SUBJECT

Title

Programming languages (Java)

Type of instruction

lecture + practical

Level

bachelor

Part of degree program
Credits

5

Recommended in

Semester 3

Typically offered in

Autumn semester

Course description

The students should learn the main concepts of programming languages and get acquainted with the constructs in imperative class-based object-oriented languages. As a concrete language, Java is used both for illustration purposes and for the practicals. The following topics are covered. Imperative programming (types, variables, operators, expressions, evaluation, statements and control structures, comments). Procedural programming (subprograms/methods, parameter passing, overloading, execution stack, recursion, exception handling). The main focus is on OOP (class, object, instantiation, members, constructors and initialization, access control, encapsulation and abstraction, inheritance, inclusion polymorphism, overriding, static and dynamic binding, static and dynamic types, abstract types, comparing and cloning objects). Concerning types, we discuss arrays, enumerations and generic programming.

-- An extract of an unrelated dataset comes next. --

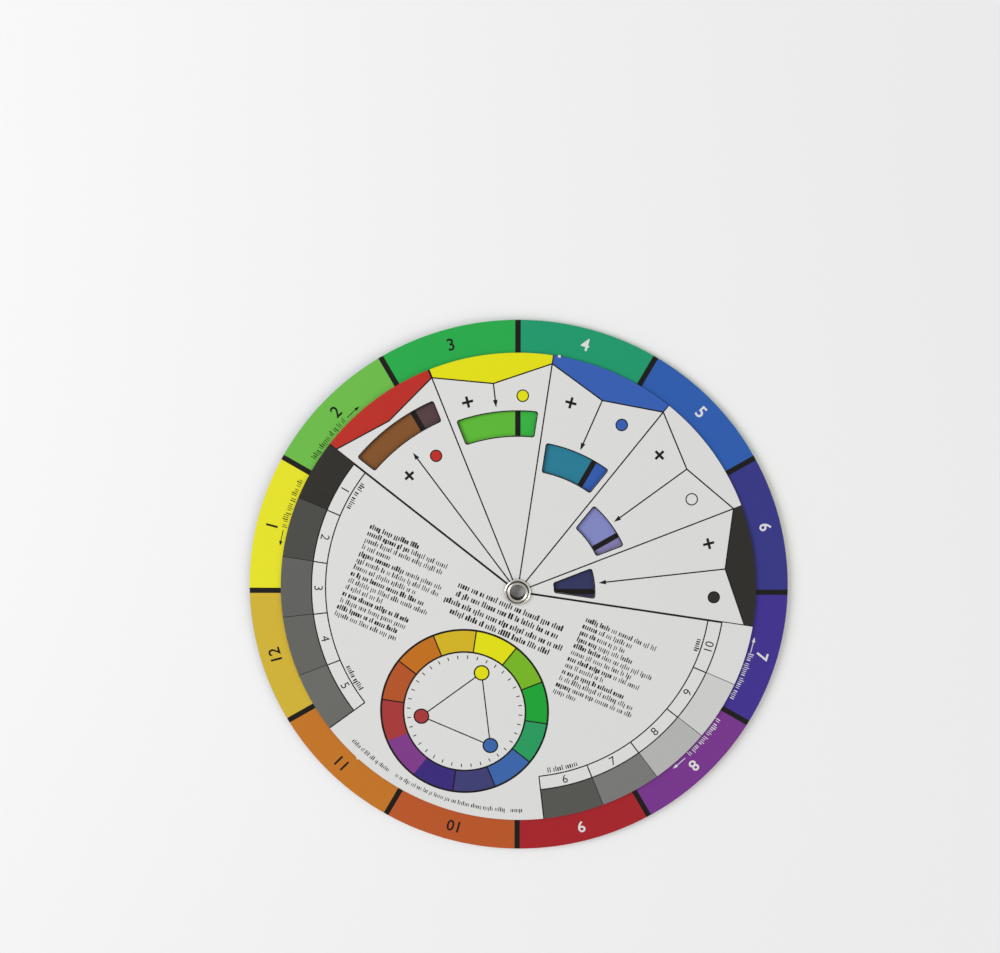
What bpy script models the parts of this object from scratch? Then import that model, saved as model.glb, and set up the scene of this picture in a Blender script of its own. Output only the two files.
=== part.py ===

Program structures are also addressed: scope and visibility, memory management and garbage collection, name spaces, compilation units, nesting types. A brief introduction to multithreading and synchronization issues is given. Java-specific program execution model is also covered: virtual machine, class loading, JIT compilation. On the practicals students improve programming skills and exercise the use of some Java standard libraries such as data structures, streams and GUI.

Readings
  • Cay S. Horstman, Gary Cornell: Core JavaTM, Volume 1 - Fundamentals (8th edition). Prentice Hall, 2007.